The open access movement arose with digital networks (1960’s), taking significant steps forward with the birth of the internet (1983) and the world wide web (1990). Scientists and scholars soon recognized that digital networks enabled them to distribute their work with unprecedented ease and speed to a rapidly growing world-wide audience. Moreover, because scholars wrote research papers for impact and not for money, they were free to take advantage of this revolutionary medium long before the creators of other intellectual property, who felt constrained (and still feel constrained) to limit access to paying customers. Finally, the cost of digital dissemination was not only much lower than that of scholarly journals, but so low that it was feasible to charge readers nothing at all for access to this important category of information. The result was a new public good: free world-wide access to peer-reviewed scientific research literature.

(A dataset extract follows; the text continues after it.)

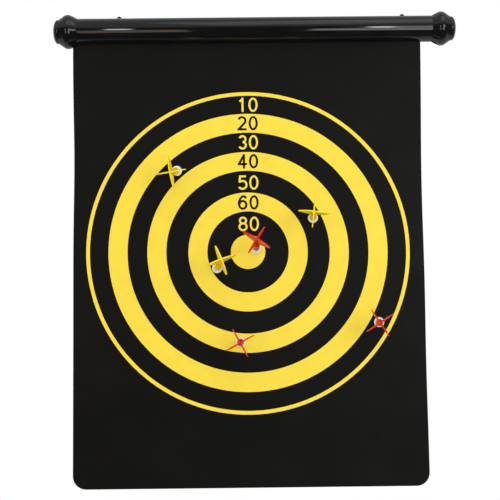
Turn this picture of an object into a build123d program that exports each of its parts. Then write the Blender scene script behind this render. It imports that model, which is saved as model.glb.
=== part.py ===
from build123d import *
from math import cos, radians, sin, sqrt, tan
import os

# Magnetic dartboard: a flexible target sheet hangs from a rod inside a slotted tube.
# +Z is up, +X is the viewer's right and the viewer stands on the -Y side.
# The origin is midway between the two hanger holes, on the hangers' rear face.
# All sizes are in millimetres and degrees.

# Tube; its middle is off the hangers' middle, and its length leaves the hem room to slide
tube_middle = -6.7
hem_travel = 16.5
tube_radius = 13.5
tube_wall = 1.5

# End caps; axial sizes run outwards from the tube's end
cap_peak_axial = 10.3
cap_peak_radius = 18.85
cap_peak_rounding = 7.0
cap_groove_axial = 19.7
cap_groove_radius = 12.2
cap_rim_radius = 12.5
cap_rim_length = 0.3
cap_rim_step = 0.3
cap_dome_height = 4.9
cap_wall = 1.8
cap_peak_wall = 3.5
spigot_length = 10.0
spigot_wall = 1.5
spigot_clearance = 0.1
notch_depth = 5.45

# Hangers and their rivets; an inset runs from the tube's end to a hanger's middle
hanger_inset = 35.25
hanger_thickness = 1.2
hanger_width = 12.0
hanger_hole_radius = 2.5
hanger_hole_above_axis = 9.7
hanger_tip_above_axis = 19.4
hanger_tip_radius = 2.5
hanger_wrap_angle = 50.0
hanger_seat_gap = 0.05
rivet_angle = 26.0
rivet_pitch = 6.0
rivet_radius = 1.4
rivet_hole_clearance = 0.05
rivet_head_radius = 2.3
rivet_head_height = 0.9
rivet_head_taper = 30.0

# Target sheet and its hem
sheet_width = 361.0
sheet_drop = 470.3
sheet_corner_radius = 13.6
core_thickness = 0.8
face_thickness = 0.25
ink_thickness = 0.1
swing_angle = 10.0
hem_rod_radius = 2.0
hem_rod_clearance = 0.05
hem_rod_chamfer = 0.3
hem_sleeve_wall = 1.55
hem_inset = 6.0
hem_bay_clearance = 1.0
slot_clearance = 0.3
seat_clearance = 0.15
end_clearance = 0.6
face_gap = 0.1

# Printed target; each ring is given as inner and outer radius, each number with its
# height above the target's centre
ring_drop = 231.1
print_shift = -1.0
bull_radius = 17.7
bands = [(41.7, 61.2), (83.8, 103.3), (123.5, 143.1)]
outline_ring = (162.1, 165.9)
band_numbers = [("60", 50.9), ("40", 93.6), ("20", 133.3)]
gap_numbers = [("80", 28.8), ("50", 71.5), ("30", 113.4), ("10", 152.6)]
numeral_shift = 0.9
numeral_height = 15.0
numeral_width = 9.5
numeral_pitch = 11.6
printed_stroke = 2.05
open_stroke = 2.3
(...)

The movement faces obstacles such as ignorance and indifference among researchers, resistance by journals and publishers, and tightened copyright rules designed for commercial content but applied indiscriminately to all content. But the open-access movement is being endorsed by a new generation of researchers and librarians, and adopted at a growing number of journals and universities. It has stimulated the independent development of open-source tools for creating and maintaining the archives and journals of open-access literature. It has transformed the practice of physics and computer science, and is changing the nature and pace of research in other disciplines. Its world-wide momentum is helping to define the struggle to take full advantage of the internet and support the free sharing of knowledge.

The core goal of Public Knowledge’s Open Access Project is to promote increased use of open access publishing, through education and public policy advocacy, by the private and the public sectors. To accomplishing this goal, Public Knowledge will:

  • write articles promoting open access for publication in the popular press and for other relevant publications, like the Chronicle of Higher Education, Chronicle of Philanthropy, MIT Technology Review;

  • meet with a variety of federal agencies funding scientific research for the purpose of convincing them to require open access publication for any research that they fund;

  • meet with members of Congress to educate them about open access and to convince them to 1) become champions of open access in their speeches and public statements and 2) consider drafting and adopting laws to require open access for federally funded research;

  • provide policymakers with clear and simple briefing papers and other background material that make the case for requiring open access;

  • monitor and oppose any actions that would retard open access;

  • work closely with other organizations in Washington working on open access issues.